For a printable PDF version of the article, please click here.
2020 was a difficult year and understandably, many educational institutions prioritized other issues over preparation for NCAA name, image, and likeness (NIL) changes. Nevertheless, state and federal legislatures, the U.S. Supreme Court, and the NCAA have continued to press on and with at least one state bill set to go into effect July 1, 2021, change to college sports for D-1, D-2, and D-3 institutions is now just months away. This update is a distilled summary for the benefit of educational institutions and should not be used as a statement of the rules or laws. For a summary of the competing enacted and proposed NIL laws and rules, download our summary chart, “Miller Nash's Name, Image, and Likeness Legislation Chart.”
Six states have enacted NIL legislation and NIL legislation has been proposed in every other state except one.1 Each state bill is slightly different, but almost all contain certain common themes: (1) specified agent compliance standards; (2) student-athlete disclosure of NIL deals; and (3) institutional sponsorship carve-out. Without a federal solution, more states will likely enact NIL legislation in order to avoid hampering the recruiting efforts of their educational institutions. While we hope to see a uniform standard in place prior to July 1, 2021, institutions need to prepare for a potential state-by-state patchwork approach to NIL and an uneven recruiting playing field in the short term.

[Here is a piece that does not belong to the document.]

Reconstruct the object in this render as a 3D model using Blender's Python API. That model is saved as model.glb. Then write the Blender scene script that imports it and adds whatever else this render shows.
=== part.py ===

There are six federal bills introduced to the U.S. Senate or House. A federal bill is preferred by all parties in order to create a single national standard for NIL and render the various state bills moot. However, the scope of each federal bill varies widely. Currently, the consensus is that any federal legislation will be more protective of athletes (less restrictions on endorsement opportunities, for example), less friendly to the NCAA (minimal to no antitrust exemptions) and cover issues beyond just NIL (including healthcare protections, revenue-sharing, etc.).
NCAA v. Alston
The Northern District Court of California ruled (March 8, 2019) that the NCAA rules violated antitrust law by limiting the amount of education related benefits (ex. money to cover the cost of computers) that athletes could procure, a decision that was later upheld by the 9th Circuit (May 18, 2020). The NCAA appealed the 9th Circuit's ruling, and the U.S. Supreme Court granted certiorari on December 16, 2020, with arguments set for March 31, 2021 and a decision likely in June or July. A decision upholding the lower court's ruling could open the door to significant competition between schools for athletes by paying athletes for an "uncapped amount" of education related benefits. On the other hand, a decision siding with the NCAA could bar that type of competition and continue to uphold current NCAA structure. Irrespective of the changes to NIL, the Supreme Court's decision may result in drastic changes to NCAA student-athlete compensation.
NCAA NIL Legislation
The NCAA’s timeline was supposed to result in a vote on NIL rules at the NCAA convention in January 2021, but they’ve since stated they will delay, citing a letter sent by the DOJ's Anti-Trust Division. In addition to anti-trust uncertainty, the delay is also likely due to the NCAA wanting to see (1) the Supreme Court’s Alston ruling and (2) which federal bill might pass Congress (or be best positioned to do so). There are still a number of unanswered questions with the NCAA's proposed rules as well, including the details of a contemplated a third party clearinghouse that would vet NIL deals signed by athletes to ensure they are not de facto recruiting inducements. The NCAA has not yet identified who this clearinghouse will be and how they will monitor and record NIL deals.
Even with all the uncertainties, we still expect NIL rules to be adopted by the NCAA in June or July in order to be in place by the 2021-2022 academic year. The Supreme Court's ruling on Alston, while not specifically related to NIL, will impact whether more than just the NCAA NIL rules need to be changed. Any enacted federal legislation, if not in line with the anticipated adopted NCAA rules will likely also cause additional NCAA NIL rule changes.
We believe it is prudent for institutions to start modernizing before the NIL rules go into effect by (a) developing procedures and policies to manage potential liabilities to institutions, student-athletes, donors, and agents, (b) creating educational programs to advise student-athletes on professional services and contracts that they will encounter in exploiting their NIL, and (c) reviewing existing contracts issue spotting NIL issues.
1 Legislation has been proposed in Idaho amending its current athlete-agent regulations, but the amendments do not relate to name, image and likeness or change the impacts of agent representation on student-athlete eligibility.